The "shrink" command just works by remembering all previous iterations, but I *did* realize after I implemented it that it *is* reversible. (Just remove every pair of dominos pointing apart, move everything backwards, and fill the remaining spaces with pairs of dominos pointing towards each other, in either orientation.)
I know this looks like spam, but please add:
Fibonacci {option: Starting numbers: _number_, _number_; presets: Fibonacci {1, 2}, Lucas {2, 1}} [The starting numbers (values of last 2 digits).]
Factors {option: Recursive: _checkbox_} [If it is recursive, the exponents are displayed in Factors notation.]
Transfinite ordinals {option: ω=: _number_} [Defines ω (the first transfinite ordinal) as a number, and then works upwards from there. ε_0 is defined to be ω^^ω (a power tower of ω ω's).]
Roman {option: Custom: _checkbox{yes @ Custom numbers: _list⁄_number_ = _text_⁄_, Allow subtraction rules: _checkbox_}_} [If custom numbers are turned on, you can set any number to any string, and toggle subtraction rules.]
Transfinite ordinals aren't a representation of the real numbers, so they wouldn't make sense for this page (there isn't really a way to show them in different bases etc.). However, I do have an ordinal number calculator: https://chridd.nfshost.com/calc/number-types#ord. It doesn't support ε₀ yet, I think because I couldn't figure something out.
I can't find information about that particular generalization of Fibonacci coding; I'll have to think more about whether that can work. (I know about the Lucas numbers, the question is whether/how they'd specifically work with Fibonacci coding.)
Just making sure this is clear: I don't actually guarantee any new features for this. This is just something I'm doing in my spare time (and sometimes I have other stuff I want to do), and also I'm not an expert on the stuff here; I'm only going to work on this if I'm sufficiently interested, have time, etc. I don't have an issue with suggesting features, as long as you understand that I don't have an obligation to add them.
ε₀: It's been a while since I worked on the ordinal numbers part, but from what I can remember, I had trouble finding information about how exactly to do what I'm trying to do here (take an arbitrary expression and simplify it to some canonical form); like, the definitions weren't worded in a way that makes this easy, and there were examples, but not enough to cover all the cases. I figured out enough to be confident about expressions involving ω, but not enough to be confident about expressions involving ε₀. (I could look at it again at some point, but again, I don't guarantee anything.)
ג_n: Gimel? I'm not familiar with that notation.
real number imprecision: because computers can't actually perform exact calculations on real numbers. I included "real numbers" mostly for completeness, but everything involving real numbers is still doing calculations using floating point numbers. I did start a rewrite that would give more exact answers *sometimes*, but I never got around to finishing it.
suggestion for addition: the plastic number base ("plastinary"?), which shares interesting properties with phinary.
> "It was proven by Aarts et al. (2001) that P and the golden ratio phi are in fact the only such numbers."

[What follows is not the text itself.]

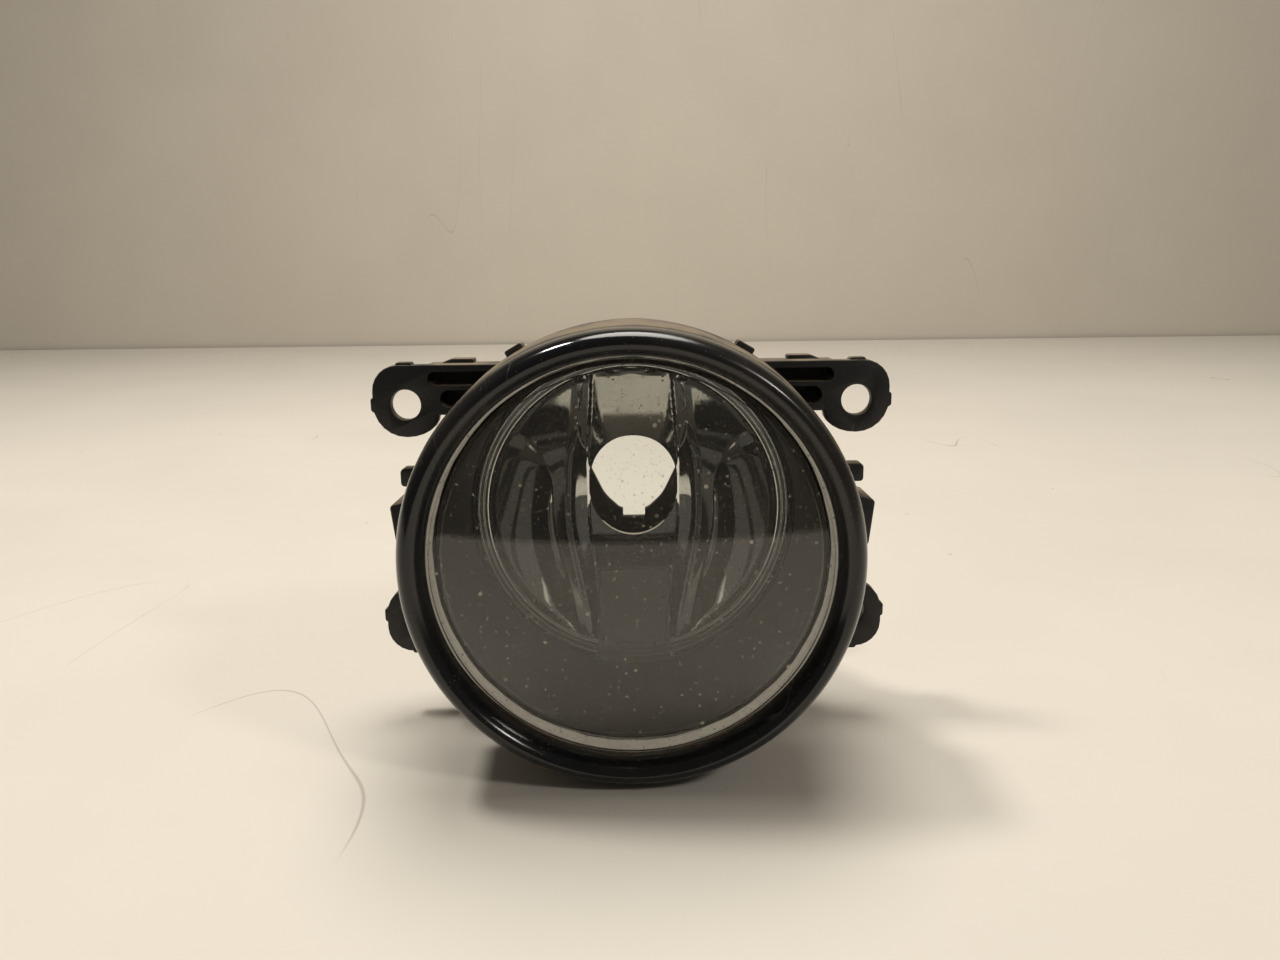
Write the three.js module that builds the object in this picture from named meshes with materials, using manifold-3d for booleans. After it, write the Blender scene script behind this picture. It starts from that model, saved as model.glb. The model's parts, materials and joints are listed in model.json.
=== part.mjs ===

also corresponding mixed-base but we have perrin sequence and padovan sequence... maybe forget about this.
there might also be primorial base and its recursive version that seems somehow more elegant than factorial.
my idea about some "bijective factorial/combinatorial": 0->0 1->1 2->10 3->102 4->120 5->201 6->210 7->1023 8->1032 9->1203 ... but not sure if the shift-by-one is good.
also i'd prefer showing bijective binary by default.
also in case you're interested, the chinese ordinals 天干(decimal) 地支(duodecimal) 干支(sexagesimal, a tuple of two characters as a digit, starting from 甲子 乙丑, seems that's not yet supported in customization, unless unicode allocates 60 code points for them) may be used to form bijective systems. (though historically in reality the usage is just use one tuple as elements of (Z/60Z)+0.5)
in the binary section, a recent format called posit might be notable. though it's parameterized, there'll be some work on rounding and denormals. however there's plenty of official demo in js and i've heard that some hardware ALU has been produced.
further, i've made a dedicated Chinese huge number reading generator at farter.cn/number that supports several schemes. though it might be bit of out of scope, what i want to say here is that repeating the highest unit is widely accepted (in modern daily life, it's 亿. it's also acceptable to repeat 载 if we pretend to speak like our ancestors.)
about factors-like, here's my invention some years ago (turns out invented by someone else) oeis:A153013 (just ignore this)
finally, this page just completed (some of) my dream. it's just holy. i can safely delete my new folder now.
a suggestion that should be rather easy to implement but makes a lot of convenience:
in the "sequence" part, add a type "list" that allows just input of numbers to convert. basically decimal input should be sufficient.
thx for the tool as always, and hope this will happen!